§ **Goal**:
Search the material below for the word "joints" and copy every line in which it occurs.

------

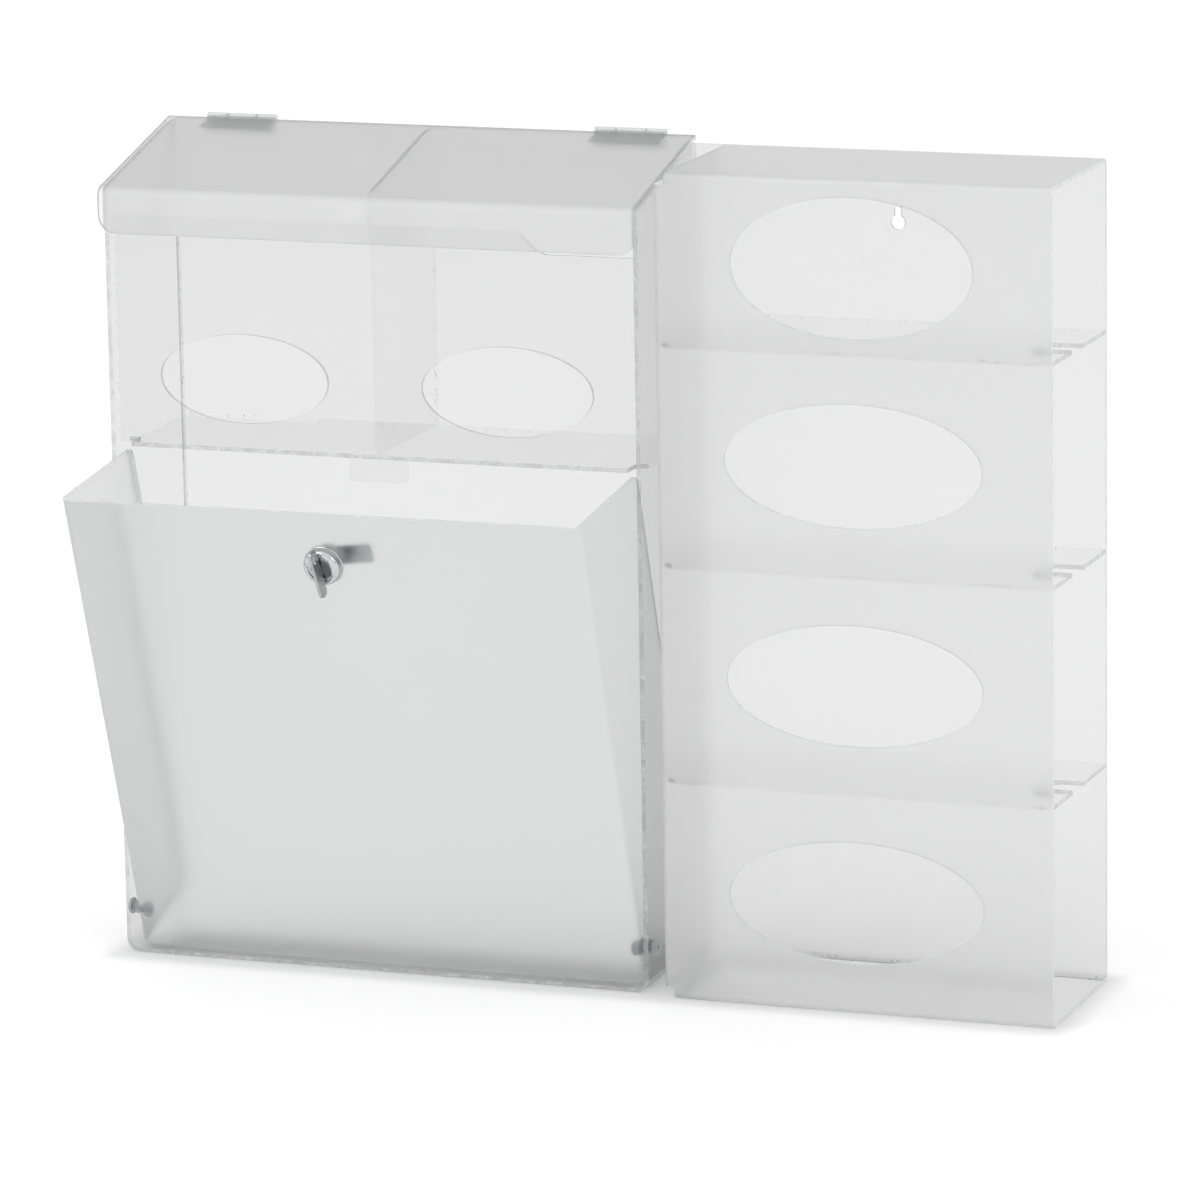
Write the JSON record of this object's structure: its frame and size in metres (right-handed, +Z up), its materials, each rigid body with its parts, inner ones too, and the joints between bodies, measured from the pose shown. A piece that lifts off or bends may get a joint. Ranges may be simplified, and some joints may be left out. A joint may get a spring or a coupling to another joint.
{
  "type": "ppe isolation station",
  "caption": "Clear and frosted plastic station: lidded upper bays with oval hand openings over a lockable tilt-out bin, beside a tiered glove box holder.",
  "frame": {"origin": "on the underside, midway across the width and the depth", "axes": "+X to the right of someone facing the front, +Y to the wall, +Z up"},
  "size_m": [0.6585, 0.2277, 0.559],
  "materials": {
    "clear_sheet": "clear, glossy",
    "frosted_sheet": "frosted, translucent",
    "hinge_plastic": "clear, moulded",
    "pivot_plastic": "clear, moulded",
    "lock_chrome": "polished",
    "lock_steel": "plated, satin",
    "key_steel": "plated, satin"
  },
  "bodies": {
    "station": {"back_panel": "clear_sheet", "bin_shell": "clear_sheet", "upper_front_panel": "clear_sheet", "bin_shelf": "clear_sheet", "divider": "clear_sheet", "strike_tab": "clear_sheet", "holder_shell": "frosted_sheet", "holder_shelf_lower": "clear_sheet", "holder_shelf_middle": "clear_sheet", "holder_shelf_upper": "clear_sheet", "hinge_body_leaf_left": "hinge_plastic", "hinge_pin_left": "hinge_plastic", "pivot_screw_left": "pivot_plastic", "pivot_spacer_left": "pivot_plastic", "pivot_nut_left": "pivot_plastic", "hinge_body_leaf_right": "hinge_plastic", "hinge_pin_right": "hinge_plastic", "pivot_screw_right": "pivot_plastic", "pivot_spacer_right": "pivot_plastic", "pivot_nut_right": "pivot_plastic"},
    "lid": {"lid": "frosted_sheet", "hinge_lid_leaf_left": "hinge_plastic", "hinge_lid_leaf_right": "hinge_plastic"},
    "door": {"door": "frosted_sheet", "lock_washer": "lock_chrome", "lock_body": "lock_chrome", "lock_nut": "lock_steel"},
    "lock_core": {"lock_plug": "lock_chrome", "cam": "lock_steel", "cam_screw": "lock_steel", "key": "key_steel"}
  },
  "joints": [
    {"name": "lid_hinge", "type": "hinge", "parent": "station", "child": "lid", "pos_m": [-0.14, 0.0604, 0.556], "axis": [-1, 0, 0], "range_deg": [0, 103]},
    {"name": "door_pivot", "type": "hinge", "parent": "station", "child": "door", "pos_m": [-0.14, -0.044, 0.029], "axis": [-1, 0, 0], "range_deg": [0, 18.4]},
    {"name": "lock_turn", "type": "hinge", "parent": "door", "child": "lock_core", "pos_m": [-0.14, -0.14376, 0.29722], "axis": [0, -0.9489, -0.3156], "range_deg": [-7, 83]}
  ]
}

------

§ **Exercise answer**:
Write the JSON record of this object's structure: its frame and size in metres (right-handed, +Z up), its materials, each rigid body with its parts, inner ones too, and the joints between bodies, measured from the pose shown. A piece that lifts off or bends may get a joint. Ranges may be simplified, and some joints may be left out. A joint may get a spring or a coupling to another joint.
  "joints": [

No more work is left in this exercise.